Job Summary
We are seeking a highly skilled and proactive Software Engineer (Reliability & Data Analytics) to design, develop, and maintain mission-critical systems with a strong focus on observability, system reliability, and data-driven operations. The ideal candidate will play a key role in building automated monitoring solutions, improving system uptime, and enabling predictive insights through advanced analytics on operational data.
This role requires strong engineering fundamentals, experience with distributed systems, and a passion for solving complex production issues in high-availability environments.
Key Responsibilities:
- Unified Observability & Predictive Analytics
- Design, develop, and deploy automated monitoring and self-healing systems to proactively detect and resolve operational issues.
- Analyse system logs, metrics, and performance data to generate actionable insights and predictive alerts.
- Build and maintain real-time observability dashboards for monitoring the health of critical infrastructure and applications.
- Collaborate with engineering and SRE teams to improve system visibility and telemetry coverage.
System Reliability & Operational Support
- Lead Root Cause Analysis (RCA) during production incidents and implement long-term code-level fixes.
- Work closely with Application Support and Site Reliability Engineering (SRE) teams to ensure high availability of 24/7 mission-critical systems.
- Identify system bottlenecks, single points of failure, and performance inefficiencies.

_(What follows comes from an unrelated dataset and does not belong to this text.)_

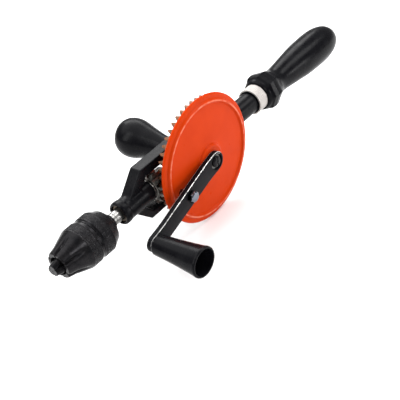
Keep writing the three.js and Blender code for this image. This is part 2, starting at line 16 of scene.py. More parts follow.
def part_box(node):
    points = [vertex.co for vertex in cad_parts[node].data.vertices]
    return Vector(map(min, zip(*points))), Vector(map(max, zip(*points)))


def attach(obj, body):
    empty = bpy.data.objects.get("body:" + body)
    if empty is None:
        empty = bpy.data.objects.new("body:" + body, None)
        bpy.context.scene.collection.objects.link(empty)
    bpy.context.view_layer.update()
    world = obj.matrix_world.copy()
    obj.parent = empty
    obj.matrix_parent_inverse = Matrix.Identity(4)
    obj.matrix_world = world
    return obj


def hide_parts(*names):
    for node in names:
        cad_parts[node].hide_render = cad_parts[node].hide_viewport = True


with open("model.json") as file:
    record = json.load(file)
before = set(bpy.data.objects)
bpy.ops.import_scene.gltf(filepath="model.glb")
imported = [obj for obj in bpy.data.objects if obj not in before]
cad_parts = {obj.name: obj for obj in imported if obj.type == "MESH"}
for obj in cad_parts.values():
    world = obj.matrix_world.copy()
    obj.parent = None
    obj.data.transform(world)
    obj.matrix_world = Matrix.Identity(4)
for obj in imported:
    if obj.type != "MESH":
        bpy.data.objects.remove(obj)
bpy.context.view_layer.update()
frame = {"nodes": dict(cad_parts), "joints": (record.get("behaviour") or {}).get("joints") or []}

MM = 0.001
JOINTS = {joint["name"]: joint for joint in frame["joints"]}
APEX = Vector(JOINTS["wheel_spin"]["pos_m"])
CRANK_PIVOT = Vector(JOINTS["grip_spin"]["pos_m"])
CRANK_REACH = math.hypot(CRANK_PIVOT.x - APEX.x, CRANK_PIVOT.z - APEX.z) / MM
CRANK_ANGLE = math.atan2(CRANK_PIVOT.z - APEX.z, CRANK_PIVOT.x - APEX.x)


def from_apex(node, corner, axis):
    """A CAD node's lowest (0) or highest (1) coordinate along an axis, in millimetres from the apex."""
    return (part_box(node)[corner][axis] - APEX[axis]) / MM


# ---------------------------------------------------------------- outlines


def filleted(outline, closed=False, steps=5):
    """The outline with each corner that has a third number rounded to that radius."""
    count = len(outline)
    points = []
    for i, corner in enumerate(outline):
        here = Vector(corner[:2])
        inner = closed or 0 < i < count - 1
        if len(corner) < 3 or not inner:
            points.append(here)
            continue
        before = Vector(outline[i - 1][:2]) - here
        after = Vector(outline[(i + 1) % count][:2]) - here
        turn = before.angle(after)
        reach = corner[2] / math.tan(turn / 2)
        reach = min(reach, 0.48 * before.length, 0.48 * after.length)
        start = here + before.normalized() * reach
        end = here + after.normalized() * reach
        for k in range(steps + 1):
            t = k / steps
            points.append(start * (1 - t) ** 2 + here * 2 * t * (1 - t) + end * t * t)
    return points


def flowing(outline, steps=6):
    """A smooth curve through the outline's points (Catmull-Rom)."""
    points = [Vector(p[:2]) for p in outline]
    padded = [points[0] * 2 - points[1], *points, points[-1] * 2 - points[-2]]
    curve = []
    for a, b, c, d in zip(padded, padded[1:], padded[2:], padded[3:]):
        for k in range(steps):
            t = k / steps
            square, cube = 2 * a - 5 * b + 4 * c - d, 3 * b - a - 3 * c + d
            curve.append(0.5 * (2 * b + (c - a) * t + square * t**2 + cube * t**3))
    curve.append(points[-1])
    return curve


def refined(points, step):
    """The same line with a point at least every `step` along it."""
    dense = [points[0]]
    for a, b in zip(points, points[1:]):
        pieces = max(1, math.ceil((b - a).length / step))
        dense += [a.lerp(b, k / pieces) for k in range(1, pieces + 1)]
    return dense


# ---------------------------------------------------------------- mesh building

# for each axis: the directions of angle 0, of 90 degrees, and of rising height
DIRECTIONS = {
    "x": (Vector((0, 0, 1)), Vector((0, -1, 0)), Vector((1, 0, 0))),
    "out": (Vector((1, 0, 0)), Vector((0, 0, 1)), Vector((0, -1, 0))),
    "y": (Vector((1, 0, 0)), Vector((0, 0, -1)), Vector((0, 1, 0))),
}
SHARP = math.radians(32)


def finished(name, bm, material, body=None, sharp=SHARP):
    """A shaded object from a bmesh, with faces out, riding on a body."""
    bmesh.ops.remove_doubles(bm, verts=bm.verts, dist=1e-7)
    bmesh.ops.recalc_face_normals(bm, faces=bm.faces)
    mesh = bpy.data.meshes.new(name)
    bm.to_mesh(mesh)
    bm.free()
    mesh.shade_smooth()
    mesh.set_sharp_from_angle(angle=sharp)
    if material:
        mesh.materials.append(material)
    made = bpy.data.objects.new(name, mesh)
    bpy.context.scene.collection.objects.link(made)
    if body:
        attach(made, body)
    return made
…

- Drive continuous improvement initiatives to enhance system stability, scalability, and performance.
Technical Competencies: Core Skills (Must-Have)
- Programming Languages: Strong proficiency in Python or Go (automation/operations focus), and Java or C# (.NET).
- APIs & Integration: Experience building and consuming RESTful APIs and SOAP services; familiarity with message brokers such as Kafka or RabbitMQ.
- Databases: Hands-on experience with relational databases (PostgreSQL, Oracle) and NoSQL databases.
- Cloud & DevOps: Experience with Docker, Kubernetes, and CI/CD pipelines (Jenkins, GitLab CI, or similar).
Good to Have
- Experience with observability and monitoring tools such as Splunk, Datadog, or New Relic.
- Exposure to data analytics and visualization tools such as Grafana or Tableau.
- Familiarity with data processing frameworks and logging stacks such as ELK (Elasticsearch, Logstash, Kibana) or Python-based analytics (pandas).
Qualifications
- Bachelor’s degree in Computer Science, Software Engineering, or a related field.
- 2–5+ years of experience in software engineering, SRE, backend development, or data-driven engineering roles.
- Strong understanding of distributed systems, production support, and system design principles.
- Experience working in high-availability or mission-critical environments is a plus.
Key Competencies
- Strong analytical and problem-solving skills
- Ability to perform under pressure in production incident scenarios
- Excellent debugging and troubleshooting skills
- Strong collaboration and communication skills
- Proactive mindset with focus on automation and prevention
Preferred Experience
- Experience in SRE, platform engineering, or reliability engineering roles
- Exposure to fintech, aviation, telecom, or other high-scale systems
- Experience with real-time streaming systems and event-driven architectures
Work Location
In-person
Pay: RM5,000.00 - RM5,500.00 per month
Work Location: In person